Open since 1974, Martinez is the only handmade cigar manufacturer in the New City York area, and one of perhaps only a dozen across the United States. Almost like David and Goliath, Martinez competes with the big money suppliers in the Cigar business and does it well.

Cigars are not only the jurisdiction of sports champions. New Yorkers mill around the shop having arrived to smoke, talk, joke and get away from the crush and pressure that is New York City.

That’s what’s unique about this shop, it’s almost like a neighbourhood pub, an oasis in which to relax and take it easy amongst the fog of tobacco smoke that sits in the air.

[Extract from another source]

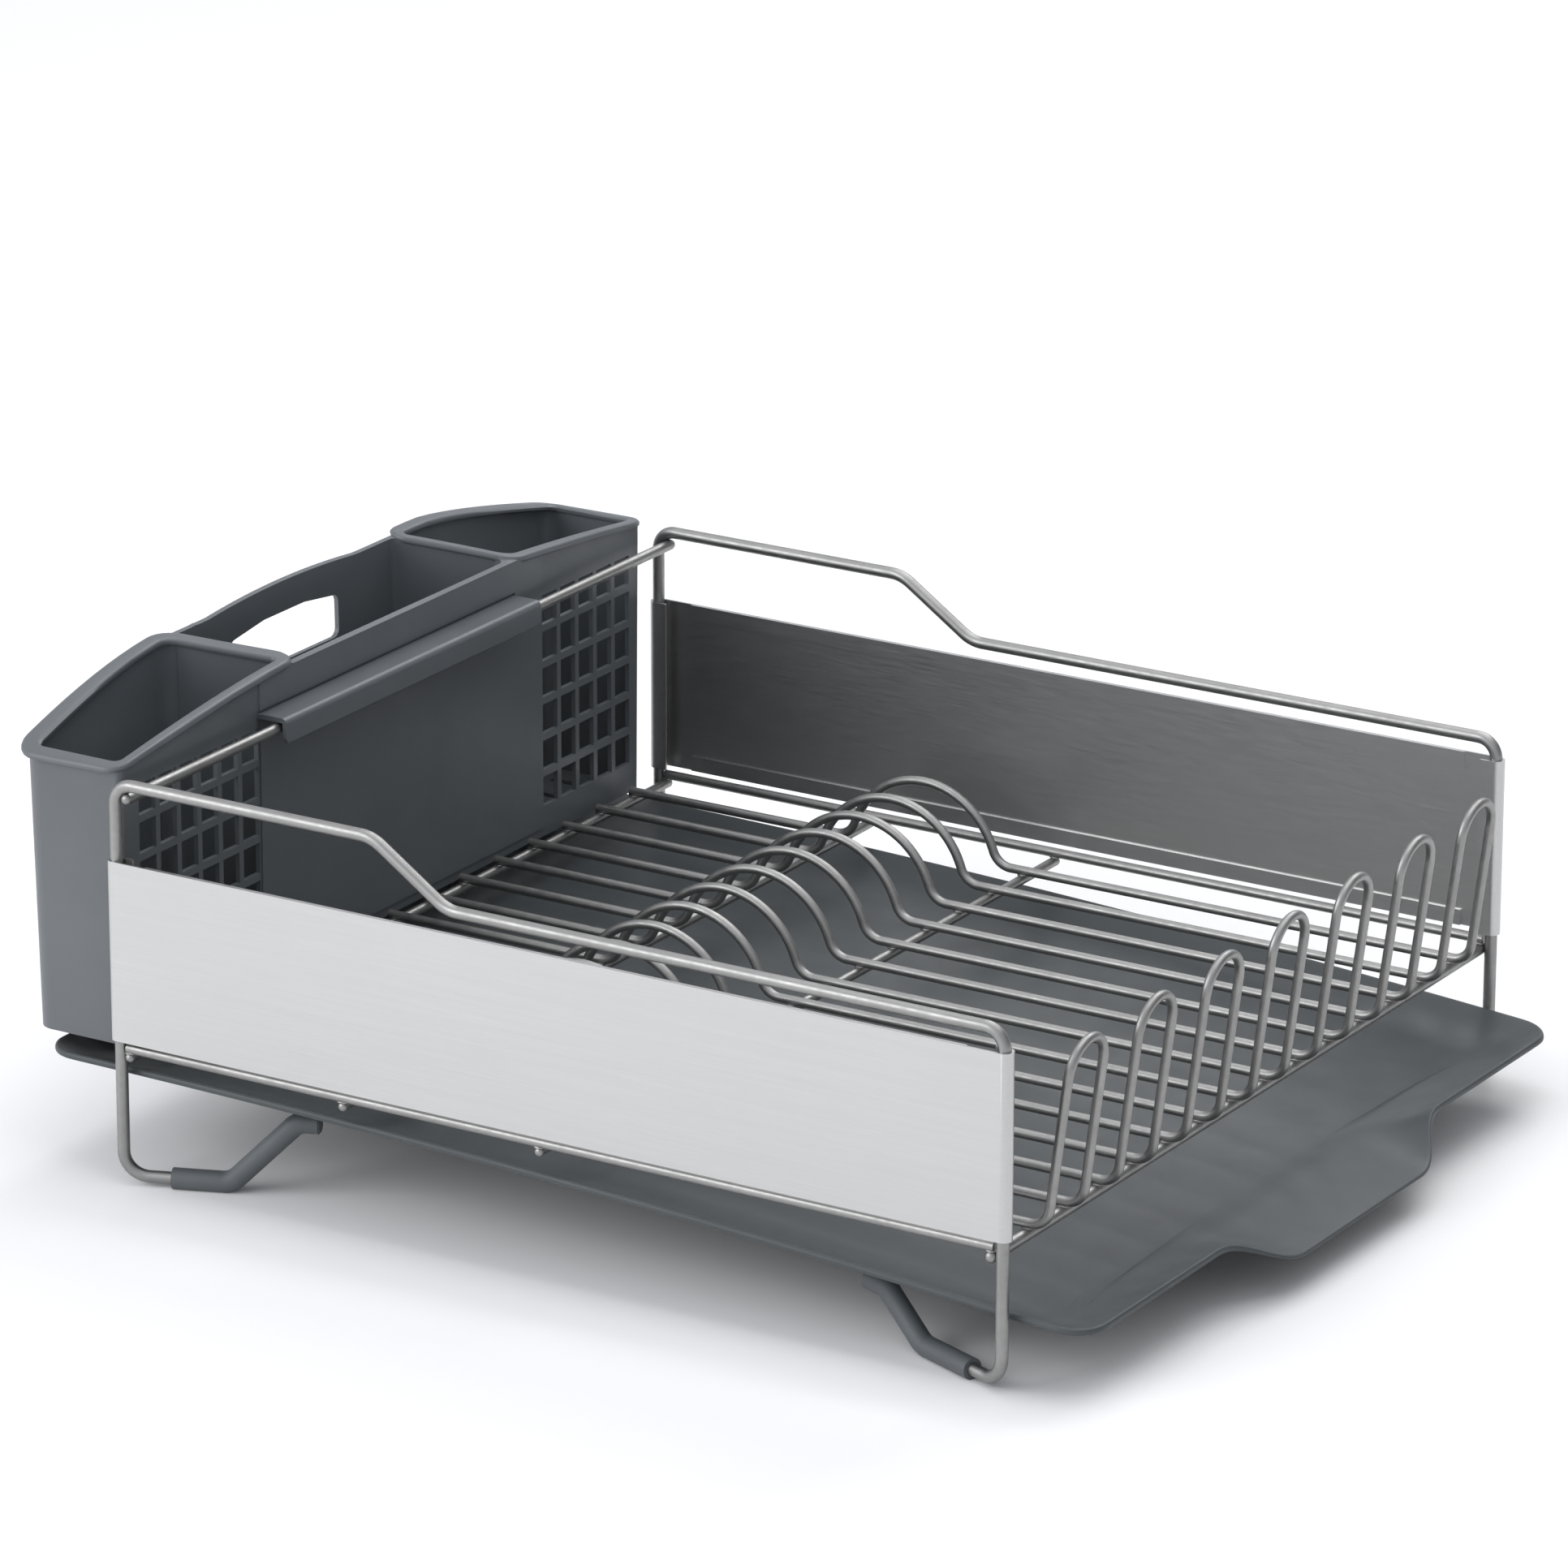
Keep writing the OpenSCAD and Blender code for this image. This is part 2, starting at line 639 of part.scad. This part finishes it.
// the hook lies over the caddy rail and its flap hangs down in front of it
module caddy_hook() {
  flap = rail_x + rail_d / 2 + 0.6;
  r = 2.4;
  intersection() {
    translate([0, hook_y1, 0])
      rotate([90, 0, 0])
        linear_extrude(height = hook_y1 - hook_y0)
          polygon(concat(
            [[flap, hook_top - 2], [caddy_in - 1, hook_top - 2], [caddy_in - 1, hook_top]],
            [for (a = [90 : -15 : 0]) [flap + 2 - r + r * cos(a), hook_top - r + r * sin(a)]],
            [[flap + 2, hook_low + 0.8], [flap + 1.3, hook_low], [flap + 0.3, hook_low]]));
    translate([caddy_in - 2, 0, 0])
      rotate([90, 0, 90])
        linear_extrude(height = 40)
          offset(r = 3)
            translate([hook_y0 + 3, hook_low + 3])
              square([hook_y1 - hook_y0 - 6, 20]);
  }
}

// hand hole with round corners and an arched top
module grip_slot() {
  hull()
    for (c = [[-34.5, 3.5], [34.5, 3.5], [34.5, grip_h - 3.5], [-34.5, grip_h - 3.5],
              [-14, grip_h - 0.8], [14, grip_h - 0.8]])
      translate([caddy_out - 8, grip_y + c[0], grip_z + c[1]])
        rotate([0, 90, 0])
          cylinder(r = 3.5, h = 16, $fn = 28);
}

module base_slot() {
  hull()
    for (x = [0, 18])
      translate([caddy_out + 15 + x, 0, caddy_z - 4])
        cylinder(r = 2, h = 8, $fn = 12);
}

module utensil_caddy() {
  color(slate) place()
    difference() {
      union() {
        caddy_shell();
        caddy_rim(end_bay(0, 0.4));
        caddy_rim(back_bay(0, 0.4));
        caddy_hook();
        translate([caddy_out + 10, caddy_y0 + 8, caddy_z - 1.4])
          cube([caddy_in - caddy_out - 17, caddy_y1 - caddy_y0 - 16, 2]);
      }
      translate([caddy_in - 0.3, hook_y0 - 1, hook_top - 0.3])
        cube([2.4, hook_y1 - hook_y0 + 2, 1.2]);
      grille(20, 6);
      grille(304, 5);
      grip_slot();
      for (b = [-1, 0, 1], i = [-2 : 2])
        translate([0, mid_y + b * 132 + i * 18, 0]) base_slot();
    }
}

front_frame_wire();
back_frame_wire();
front_panel();
back_panel();
front_lower_wire();
back_lower_wire();
left_end_rail();
cross_wire_1();
cross_wire_2();
right_end_rail();
caddy_rail();
deck_hairpin_1();
deck_hairpin_2();
deck_hairpin_3();
deck_hairpin_4();
deck_hairpin_5();
deck_hairpin_6();
deck_hairpin_7();
foot_sleeve_front_left();
foot_sleeve_front_right();
foot_sleeve_back_left();
foot_sleeve_back_right();
drain_tray();
utensil_caddy();
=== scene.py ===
"""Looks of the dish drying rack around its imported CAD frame: steel, plastic and rubber, light and camera.

Metres throughout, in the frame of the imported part: +Z up, +X from the utensil caddy to the drain spout.
"""

import json
import math

import bmesh
import bpy
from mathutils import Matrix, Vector, noise


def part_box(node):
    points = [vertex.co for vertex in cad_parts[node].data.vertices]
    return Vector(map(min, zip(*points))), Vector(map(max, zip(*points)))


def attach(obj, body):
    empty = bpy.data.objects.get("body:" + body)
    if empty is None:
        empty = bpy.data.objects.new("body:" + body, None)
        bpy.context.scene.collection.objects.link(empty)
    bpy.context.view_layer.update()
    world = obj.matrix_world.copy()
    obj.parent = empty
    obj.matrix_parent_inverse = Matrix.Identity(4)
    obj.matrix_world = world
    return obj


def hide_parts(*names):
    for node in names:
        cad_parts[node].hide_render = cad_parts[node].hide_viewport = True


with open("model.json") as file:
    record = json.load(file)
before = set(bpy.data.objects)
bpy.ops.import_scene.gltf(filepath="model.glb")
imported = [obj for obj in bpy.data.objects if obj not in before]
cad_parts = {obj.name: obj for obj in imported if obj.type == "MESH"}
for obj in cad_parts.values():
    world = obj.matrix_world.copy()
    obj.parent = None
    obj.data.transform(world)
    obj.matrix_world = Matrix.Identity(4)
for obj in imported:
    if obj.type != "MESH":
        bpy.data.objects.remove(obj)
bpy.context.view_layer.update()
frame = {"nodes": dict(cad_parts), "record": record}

MM = 0.001

# Camera, solved from the perspective of the photograph
CAMERA_AT = (1.6390, -2.6814, 1.2153)
VIEW_YAW = 0.5526
VIEW_PITCH = 0.3287
VIEW_ROLL = -0.0017
LENS = 195.0
SENSOR = 36.0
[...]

Customers casually walk in, purchase a cigar for anything between $3 to $14 and stand around talking to anyone within earshot.

“What about those Yankees”, could have been the catch cry to launch a thousand conversations in this place.

Working with NFL team, the New York Jets for a special game day cigar later this season, second generation shop owner Jesus Martinez, sees smoking one of his cigars as an experience to be savoured.

In talking to his staff, it’s clear that smoking a cigar is an event to be appreciated with time, never to be a ‘one drag event. It’s about the experience.

Maybe Red Auerback was right, cigar smoking is a symbol of relaxation. In the case of Martinez Cigars you don’t have to be a sports star, just a New Yorker looking for an outlet.

Lighting up after a championship win remains the defining picture of success in the US but maybe it’s not just a symbol of success for the sporting elite.

For sports stars and New Yorkers in general, a cigar at Martinez is a chance to relax, forget about the world and celebrate a job well done or simply to bring an end to a hard working week.